Pourtant, combien de fois faudra-t-il le rappeler : la taille moyenne des Françaises est le 42. Le 42 ! Cela veut dire que les marques grand public en France excluent de fait la moitié de la population féminine de ce pays. Et pour cela, Etam, Mango ou Zara, vous n'avez absolument aucune excuse (Etam, on t'a vu avec tes tailles XL de culottes qui sont en fait un 42). C'est tout simplement de la grossophobie.


Certaines marques ont créé des gammes "grande taille". Mango par exemple a créé Violeta, H&M a des rayons dédiés. Mais ce que vous ne comprenez pas, c'est que c'est que vos gammes sont une forme de ségrégation. Parce qu'il y a les minces, les acceptables, et les autres.


Que dire de cette marque britannique, River Island, qui a lancé en grandes pompes une ligne "plus size" histoire de se la jouer inclusive avant de la retirer en douce sans avertir personne ? C'est une journaliste qui a enquêté pour finalement s'apercevoir qu'elle avait complètement disparu des magasins physiques mais restait dispo sur le site internet. Traduction : "On veut bien te vendre des bouts de tissus, mais s'il te plaît, cache-toi".


Maintenant, je ne vais également plus dans ces magasins pour des raisons éthiques, parce que la fast fashion ne correspond pas à mes valeurs en matière d'environnement. Mais vers qui me tourner ? Les marques inclusives et irréprochables sur le plan écologique et mettables sont introuvables (j'ai cherché).

Et cela n'est pas qu'une question de moyens. La preuve avec l'histoire de la mannequin Tess Holliday à l'occasion des Golden Globes.
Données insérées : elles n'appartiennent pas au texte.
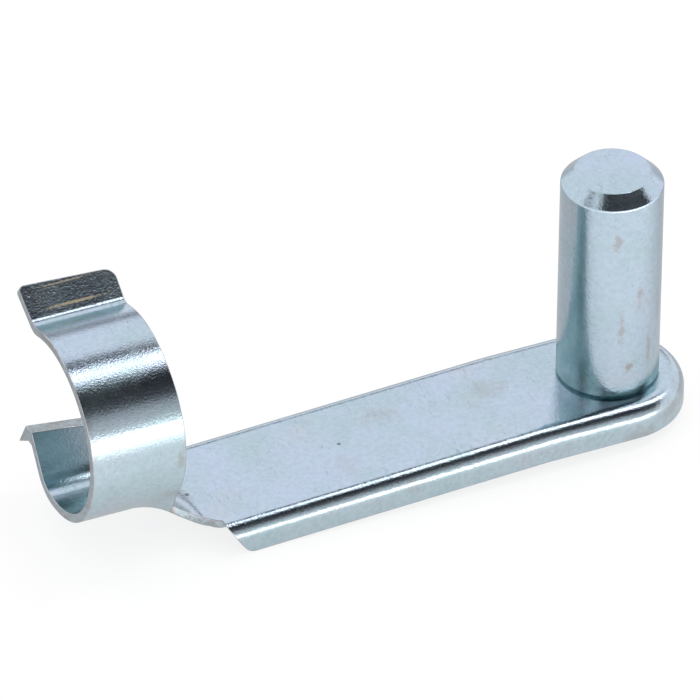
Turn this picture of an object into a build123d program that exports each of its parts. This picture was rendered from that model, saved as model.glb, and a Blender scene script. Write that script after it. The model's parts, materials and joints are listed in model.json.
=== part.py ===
from build123d import *
import os
from math import cos, radians, sin, tan

# Spring clevis bolt for a 10 x 40 fork head: a turned pin riveted into a clip that is pressed and
# rolled from one piece of spring steel sheet. Millimetres. The origin is on the pin's axis, in the
# upper face of the clip's pad. +Z runs up the pin, -X runs along the arm towards the open ring, and
# the ring's mouth faces +Y.

os.makedirs("parts", exist_ok=True)

# ---- driving dimensions -------------------------------------------------------------------------
PIN_RADIUS = 5.0
PIN_LENGTH = 23.5           # from the pad's upper face to the nose
NOSE_CHAMFER = 1.25
NOSE_EASE = 0.25            # soft edge where the nose chamfer meets the shank
NOSE_FACE_EASE = 0.12       # and where it meets the flat nose
FOOT_INSET = 0.35           # small chamfer at the pin's foot: how far in
FOOT_RISE = 0.3             # and how far up
TENON_RADIUS = 3.2          # turned-down end that passes through the pad
RIVET_RADIUS = 4.6
RIVET_HEIGHT = 1.3
RIVET_FLAT = 2.3            # radius of the flat on the hammered head
RIVET_SHOULDER = (3.956, 0.442)  # radius and height of a point on the curve round it

SHEET = 0.9                 # thickness of the spring steel
TRAY_WIDTH = 15.0
TRAY_DEPTH = 3.35           # pad's upper face to the edge of the turned-down rim
TRAY_BEND = 1.8             # outer radius between face and rim
PAD_LENGTH = 9.0            # level length behind the pin axis
ARM_SLOPE = 2.34            # degrees that the arm falls away from the pad
ARM_BEND = 36.0             # radius over which it starts to fall
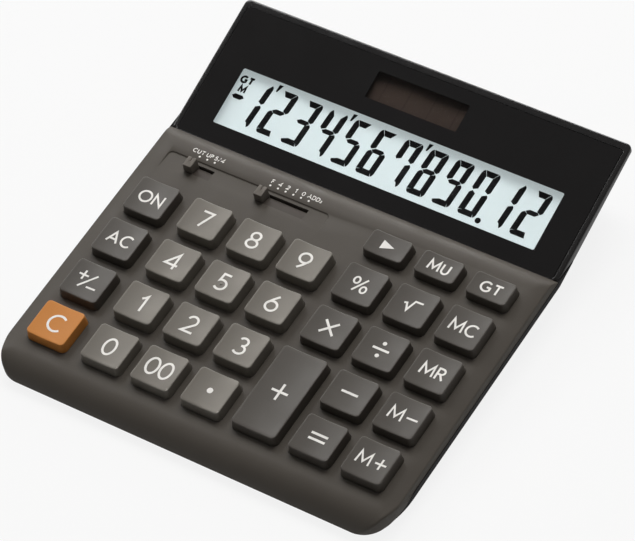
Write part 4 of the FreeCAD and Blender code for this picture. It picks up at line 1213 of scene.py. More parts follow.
@dataclass
class Key:
    """One key with its printed sign.

    Attributes:
        node: Name of the key's solid.
        column: Column from the left.
        front: Front edge of its row.
        kind: What it is moulded in.
        width, depth: Size of its top.
        sign: What is printed on it.
        seat: Depth of its row, in the middle of which its top lies.
        height: Height of its edge over the deck.
    """

    node: str
    column: int
    front: float
    kind: KeyKind
    width: float
    depth: float
    sign: str
    seat: float = PLAN.depth
    height: float = PLAN.height

    @property
    def centre(self) -> Point2:
        """Middle of the key's top. A key that is wider than its column lines up with it on the right."""
        x = PLAN.column(self.column) - max(self.width - PLAN.width, 0.0) / 2
        return x, self.front + max(self.seat, self.depth) / 2

    def flare_at(self, z: float) -> float:
        """Half of what the key grows by between its top and z."""
        return PLAN.flare * (self.height - z) / self.height

    def top(self, x: float, y: float) -> float:
        """Height of the dished top at a place counted from the key's middle."""
        return self.height - PLAN.dish * (1 - min((2 * x / self.width) ** 2, 1.0))

    def cap(self, draft: Draft) -> None:
        """Draw the cap: flange, drafted walls, rounded edge and dished top.

        Args:
            draft: Draft that takes the cap.
        """
        steps = {"corner": 6, "side": 8}

        def ring(grow: float, z: Surface, radius: float) -> list[int]:
            """One ring of the cap."""
            flat = rounded_ring(self.width + 2 * grow, self.depth + 2 * grow, radius, **steps)
            return draft.ring((x, y, z(x, y)) for x, y in flat)

        foot, waist = self.flare_at(0.0), self.flare_at(PLAN.wall_bend)
        radius = PLAN.corner + foot
        rings = [
            ring(foot + PLAN.flange, lambda x, y: PLAN.flange_low, radius),
            ring(foot + PLAN.flange, lambda x, y: PLAN.flange_top, radius),
            ring(foot, lambda x, y: PLAN.flange_top, radius),
            ring(foot, lambda x, y: 0.0, radius),
            ring(waist, lambda x, y: PLAN.wall_bend, PLAN.corner + waist),
        ]
        low = self.height - PLAN.edge
        for turn in PLAN.edge_turns:
            angle = math.radians(turn)
            inset = PLAN.edge * (1 - math.cos(angle)) - self.flare_at(low) * math.cos(angle)
            drop = PLAN.edge * (1 - math.sin(angle))
            radius = max(PLAN.corner - inset, PLAN.least_corner)
            rings.append(ring(-inset, lambda x, y: self.top(x, y) - drop, radius))
        width, depth = self.width - 2 * PLAN.edge, self.depth - 2 * PLAN.edge
        flat = rounded_ring(width, depth, PLAN.corner - PLAN.edge, **steps)
        for share in PLAN.dish_rings:
            rings.append(draft.ring((x * share, y * share, self.top(x * share, y)) for x, y in flat))
        for a, b in zip(rings, rings[1:]):
            draft.bridge(a, b)
        draft.face(rings[0][::-1])
        draft.fan(rings[-1], (0.0, 0.0, self.top(0.0, 0.0)))

    def print_sign(self, ink: Lettering) -> None:
        """Print the key's sign.

        Args:
            ink: Print on the key's top.
        """
        pen, bold = PLAN.pen, PLAN.bold_pen
        if self.sign.isdigit() or self.sign == "C":
            ink.text(self.sign, 0.0, -0.05, PLAN.figure, 0.8, 0.04)
        elif self.sign == "dot":
            ink.dot(0.0, 0.0, 1.05)
        elif self.sign == "play":
            ink.area([(-2.3, -1.8), (2.4, 0.0), (-2.3, 1.8)])
        elif self.sign in ("plus", "minus", "equals", "divide"):
            for offset in {"equals": (-1.05, 1.05)}.get(self.sign, (0.0,)):
                ink.line([(-3.0, offset), (3.0, offset)], bold)
            if self.sign == "plus":
                ink.line([(0.0, -3.25), (0.0, 3.25)], bold)
            if self.sign == "divide":
                ink.dot(0.0, 2.5, 0.72)
                ink.dot(0.0, -2.5, 0.72)
        elif self.sign == "times":
            ink.line([(-2.5, -2.5), (2.5, 2.5)], bold)
            ink.line([(-2.5, 2.5), (2.5, -2.5)], bold)
        elif self.sign == "root":
            ink.line([(-2.95, 0.45), (-2.05, 0.75), (-0.95, -1.85), (0.35, 2.2), (3.2, 2.2)], pen)
        elif self.sign == "percent":
            ink.line(arc(-1.9, 1.35, 1.0, 1.25, 90, 450, 22), pen)
            ink.line(arc(1.9, -1.35, 1.0, 1.25, 90, 450, 22), pen)
            ink.line([(-1.7, -2.75), (1.7, 2.75)], pen)
        elif self.sign == "sign":
            ink.line([(-4.4, 1.55), (-0.8, 1.55)], pen)
            ink.line([(-2.6, -0.25), (-2.6, 3.35)], pen)
            ink.line([(-2.4, -3.1), (2.2, 2.9)], pen)
            ink.line([(0.6, -2.3), (4.2, -2.3)], pen)
        elif self.sign in ("M+", "M-"):
            shift = 0.0 if self.sign == "M+" else 0.2
            ink.sign("M", shift - 4.55, -2.15, 4.4, pen)
            ink.line([(1.6, 0.05), (5.6, 0.05)], pen)
            if self.sign == "M+":
                ink.line([(3.6, -1.95), (3.6, 2.05)], pen)
        else:
            height = PLAN.small_letter if self.depth == PLAN.short_depth else PLAN.letter
            ink.text(self.sign, 0.0, 0.0, height, 0.7, 0.11)

    def build(self) -> bpy.types.Object:
        """Make the key's piece.

        Returns:
            The cap with its print.
        """
        draft = Draft()
        self.cap(draft)
        self.print_sign(Lettering(draft, self.top, 1))
        if self.sign == "5":
            level = self.top(0, 0)
            touch_dot = [(0.42, level - 0.2), (0.42, level), (0.4, level + 0.2), (0.22, level + 0.3)]
            lathe(draft, touch_dot, -0.1, -0.95, 20)
        x, y = self.centre
        finishes = (self.kind.finish, LEGEND_INK)
        piece = draft.piece("cap_" + self.node, lambda p: STANCE.deck((p[0] + x, p[1] + y, p[2])), finishes)
        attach(piece, self.node + "_body")
        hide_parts(self.node)
        self.kind.slot
        return piece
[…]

Elle a raconté comment se joue cette exclusion et la façon dont elle a galéré pour trouver une robe pour fouler le tapis rouge : "Il n'y a tout simplement pas d'options haut de gamme pour votre taille en dernière minute. [...] Merci à ma styliste @littlelimedress qui s'est cassée le cul pendant 2 jours pour avoir dans ma taille 22/24 quelque chose de joli à porter. La prochaine fois, je me montrerai nue si les designer·euses ne s'y mettent pas."

Le mot plus size, une ségrégation de plus


Je ne veux plus utiliser le mot "grande taille" ou "plus size". L'utilisation de ces mots est une discrimination supplémentaire. Jamais on ne dira d'une fille qui fait du 38 qu'elle doit aller dans le rayon "petite taille". Donc lâchez-nous avec les "plus size". Nous sommes qui nous sommes, juste des personnes qui cherchons un putain de jean à se mettre sur les fesses.


Par la même occasion, je ne veux plus utiliser le mot "body positive", je ne veut pas d'une étiquette pour le simple fait d'exister. J'ai des bourrelets, je suis grosse, je suis une femme à part entière. Entière ! Comme les autres ! Pas en plus des autres.


Tess Holliday est tellement magnifique, la chanteuse Lizzo est tellement sexy, je ne mettrais pas le label "body positive" sur leur démarche : elles sont juste des femmes qui vivent pleinement leur vie comme elles l'entendent. Elles ne s'excusent pas à la face des gens qui les trouvent trop grosses pour simplement exister et vivre dans l'espace public.


Bilan : si tu veux mon argent, propose plus de tailles, en 46, mais aussi en 48, en 56 ou en 70.